Exercise. Your task is to print the material below exactly as presented.

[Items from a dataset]
* * * *
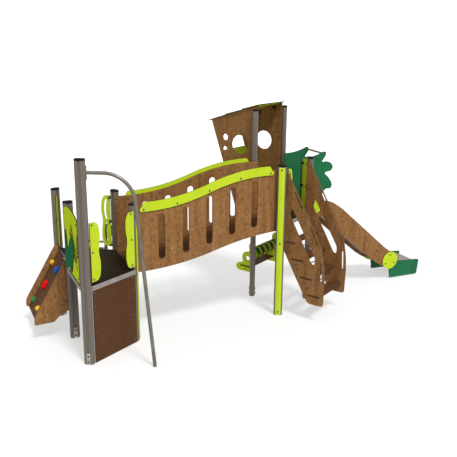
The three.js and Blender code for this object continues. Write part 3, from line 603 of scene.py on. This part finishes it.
CAP_RISE = 0.013
CAP_SKIRT = 0.009
CAP_OVERHANG = 0.0008
bm = bmesh.new()
for node, turn in POST_TURNS.items():
    seat = place(foot(node), turn, up=top(node))
    outline = round_outline(post_outline(CAP_OVERHANG), 0.006, 2)
    slab(bm, outline, -CAP_SKIRT, CAP_RISE, seat, 0.003)
piece("post_caps", bm, CAP_BLACK)

# Lime strips cover one broad face of two posts, down to the ground.
STRIP_WIDTH = 0.074
STRIP_THICK = 0.006
STRIPS = {
    "strip_stair_post": ("post_stair", -30, -1),
    "strip_bridge_post": ("post_bridge_low_near", 60, -1),
}
strip_bolts = []
for name, (node, turn, side) in STRIPS.items():
    height = top(node) - 0.012
    base = place(foot(node), turn, side=side * POST_HALF_WIDTH)
    seat = facing(base, (0, side, 0))
    bm = bmesh.new()
    plate(bm, STRIP_WIDTH, height - 0.01, 0.004, GAP, STRIP_THICK, seat, 0.0012, height / 2)
    piece(name, bm, board_material("lime", level(turn + 90)), "lime_board")
    for up in (0.05, height / 2, height - 0.035):
        strip_bolts.append(seat @ Matrix.Translation((0, up, STRIP_THICK)))
bolts("bolts_strips", strip_bolts)

# Steel plates near the ground hold the anchor legs that stand in the ground.
ANCHOR_WIDTH = 0.037
ANCHOR_HEIGHT = 0.135
ANCHOR_THICK = 0.005
covered = {(node, side) for node, _, side in STRIPS.values()}
bm = bmesh.new()
anchor_bolts = []
for node, turn in POST_TURNS.items():
    for side in (-1, 1):
        if (node, side) in covered:
            continue
        seat = facing(place(foot(node), turn, side=side * POST_HALF_WIDTH), (0, side, 0))
        plate(
            bm, ANCHOR_WIDTH, ANCHOR_HEIGHT, 0.010, GAP, ANCHOR_THICK, seat, 0.0015,
            ANCHOR_HEIGHT / 2, 4,
        )
        for up in (0.035, 0.100):
            anchor_bolts.append(seat @ Matrix.Translation((0, up, ANCHOR_THICK)))
piece("anchor_plates", bm, PLATE_STEEL)
bolts("bolts_anchors", anchor_bolts)


# ---- decks: studs ----
def inside(point, corners):
    """True if a point in plan is inside a convex outline that turns left."""
    for index, corner in enumerate(corners):
        following = corners[(index + 1) % len(corners)]
        edge = following - corner
        if edge.x * (point.y - corner.y) - edge.y * (point.x - corner.x) < 0:
            return False
    return True


STUD_PITCH = 0.048
STUD_ROWS = STUD_PITCH * 0.866
STUD_REACH = 0.88  # the studded part of the way from the deck's middle to the posts
STUD = [(0.0078, -0.001), (0.0072, 0.0008), (0.0050, 0.0019), (0.0016, 0.0023)]


def deck_studs(name, posts, height):
    corners = [foot(node).to_2d() for node in posts]
    centre = sum(corners, Vector((0, 0))) / len(corners)
    corners = [centre + (corner - centre) * STUD_REACH for corner in corners]
    reach = max((corner - centre).length for corner in corners)
    rows = int(reach / STUD_ROWS) + 1
    bm = bmesh.new()
    for row in range(-rows, rows + 1):
        for column in range(-rows - 2, rows + 3):
            shift = 0.5 * (row % 2)
            point = centre + Vector(((column + shift) * STUD_PITCH, row * STUD_ROWS))
            if inside(point, corners):
                lathe(bm, STUD, Matrix.Translation((point.x, point.y, height)), 6)
    # The studs are coloured lighter than the deck board: a painted highlight that stands in for the
    # glint on their tops.
    rubber_with_painted_highlight = moulded(name + "_rubber", ("#3c2f23", "#483a2c", "#554636"))
    piece(name, bm, rubber_with_painted_highlight, "deck_plate", smooth=60)


deck_studs(
    "deck_studs_low",
    (
        "post_fire_pole", "post_bridge_low_near", "post_bridge_low_far", "post_wall_far",
        "post_wall_near",
    ),
    LOW_DECK,
)
deck_studs(
    "deck_studs_high",
    ("post_stair", "post_slide", "post_cabin_far", "post_cabin_near"),
    HIGH_DECK,
)

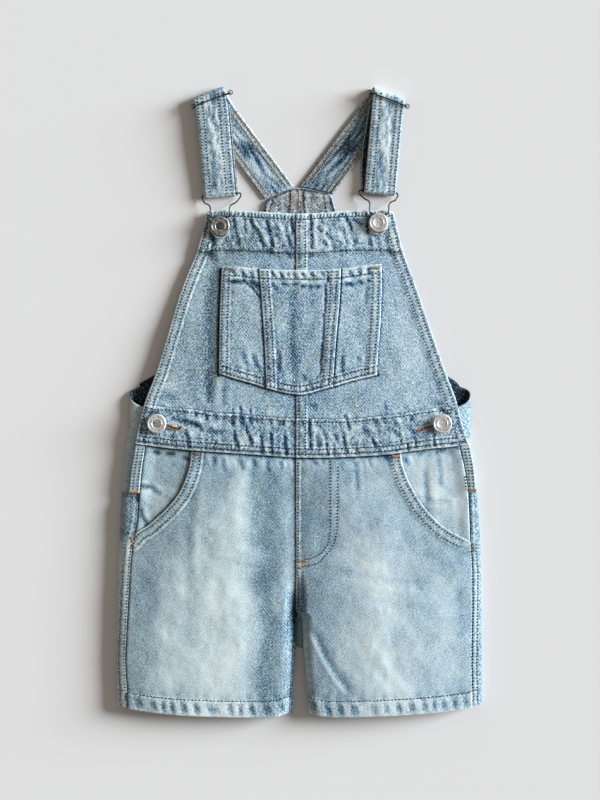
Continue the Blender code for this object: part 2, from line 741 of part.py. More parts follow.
* * * *
Result of the exercise.
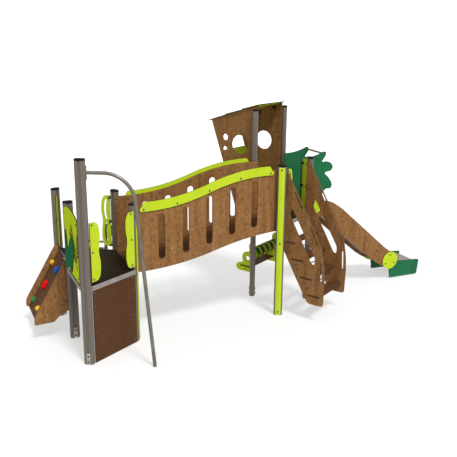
The three.js and Blender code for this object continues. Write part 3, from line 603 of scene.py on. This part finishes it.
CAP_RISE = 0.013
CAP_SKIRT = 0.009
CAP_OVERHANG = 0.0008
bm = bmesh.new()
for node, turn in POST_TURNS.items():
    seat = place(foot(node), turn, up=top(node))
    outline = round_outline(post_outline(CAP_OVERHANG), 0.006, 2)
    slab(bm, outline, -CAP_SKIRT, CAP_RISE, seat, 0.003)
piece("post_caps", bm, CAP_BLACK)

# Lime strips cover one broad face of two posts, down to the ground.
STRIP_WIDTH = 0.074
STRIP_THICK = 0.006
STRIPS = {
    "strip_stair_post": ("post_stair", -30, -1),
    "strip_bridge_post": ("post_bridge_low_near", 60, -1),
}
strip_bolts = []
for name, (node, turn, side) in STRIPS.items():
    height = top(node) - 0.012
    base = place(foot(node), turn, side=side * POST_HALF_WIDTH)
    seat = facing(base, (0, side, 0))
    bm = bmesh.new()
    plate(bm, STRIP_WIDTH, height - 0.01, 0.004, GAP, STRIP_THICK, seat, 0.0012, height / 2)
    piece(name, bm, board_material("lime", level(turn + 90)), "lime_board")
    for up in (0.05, height / 2, height - 0.035):
        strip_bolts.append(seat @ Matrix.Translation((0, up, STRIP_THICK)))
bolts("bolts_strips", strip_bolts)

# Steel plates near the ground hold the anchor legs that stand in the ground.
ANCHOR_WIDTH = 0.037
ANCHOR_HEIGHT = 0.135
ANCHOR_THICK = 0.005
covered = {(node, side) for node, _, side in STRIPS.values()}
bm = bmesh.new()
anchor_bolts = []
for node, turn in POST_TURNS.items():
    for side in (-1, 1):
        if (node, side) in covered:
            continue
        seat = facing(place(foot(node), turn, side=side * POST_HALF_WIDTH), (0, side, 0))
        plate(
            bm, ANCHOR_WIDTH, ANCHOR_HEIGHT, 0.010, GAP, ANCHOR_THICK, seat, 0.0015,
            ANCHOR_HEIGHT / 2, 4,
        )
        for up in (0.035, 0.100):
            anchor_bolts.append(seat @ Matrix.Translation((0, up, ANCHOR_THICK)))
piece("anchor_plates", bm, PLATE_STEEL)
bolts("bolts_anchors", anchor_bolts)


# ---- decks: studs ----
def inside(point, corners):
    """True if a point in plan is inside a convex outline that turns left."""
    for index, corner in enumerate(corners):
        following = corners[(index + 1) % len(corners)]
        edge = following - corner
        if edge.x * (point.y - corner.y) - edge.y * (point.x - corner.x) < 0:
            return False
    return True


STUD_PITCH = 0.048
STUD_ROWS = STUD_PITCH * 0.866
STUD_REACH = 0.88  # the studded part of the way from the deck's middle to the posts
STUD = [(0.0078, -0.001), (0.0072, 0.0008), (0.0050, 0.0019), (0.0016, 0.0023)]


def deck_studs(name, posts, height):
    corners = [foot(node).to_2d() for node in posts]
    centre = sum(corners, Vector((0, 0))) / len(corners)
    corners = [centre + (corner - centre) * STUD_REACH for corner in corners]
    reach = max((corner - centre).length for corner in corners)
    rows = int(reach / STUD_ROWS) + 1
    bm = bmesh.new()
    for row in range(-rows, rows + 1):
        for column in range(-rows - 2, rows + 3):
            shift = 0.5 * (row % 2)
            point = centre + Vector(((column + shift) * STUD_PITCH, row * STUD_ROWS))
            if inside(point, corners):
                lathe(bm, STUD, Matrix.Translation((point.x, point.y, height)), 6)
    # The studs are coloured lighter than the deck board: a painted highlight that stands in for the
    # glint on their tops.
    rubber_with_painted_highlight = moulded(name + "_rubber", ("#3c2f23", "#483a2c", "#554636"))
    piece(name, bm, rubber_with_painted_highlight, "deck_plate", smooth=60)


deck_studs(
    "deck_studs_low",
    (
        "post_fire_pole", "post_bridge_low_near", "post_bridge_low_far", "post_wall_far",
        "post_wall_near",
    ),
    LOW_DECK,
)
deck_studs(
    "deck_studs_high",
    ("post_stair", "post_slide", "post_cabin_far", "post_cabin_near"),
    HIGH_DECK,
)

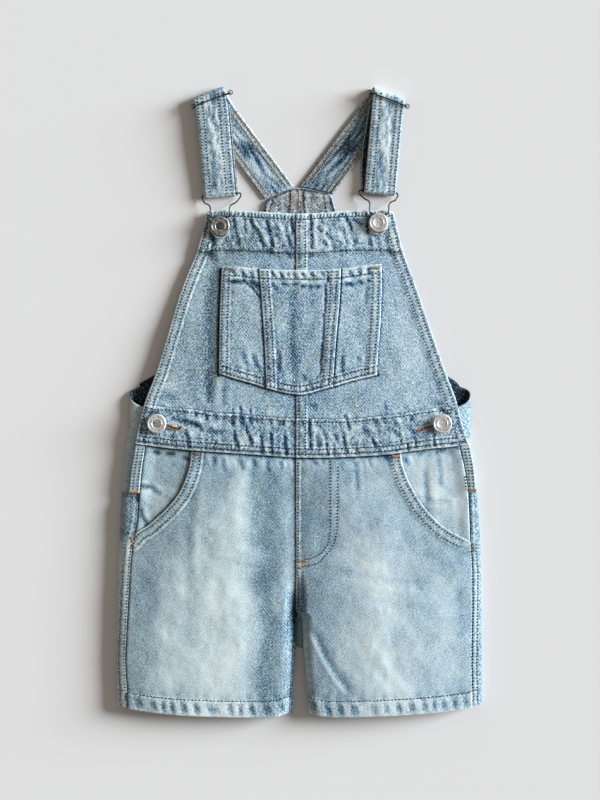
Continue the Blender code for this object: part 2, from line 741 of part.py. More parts follow.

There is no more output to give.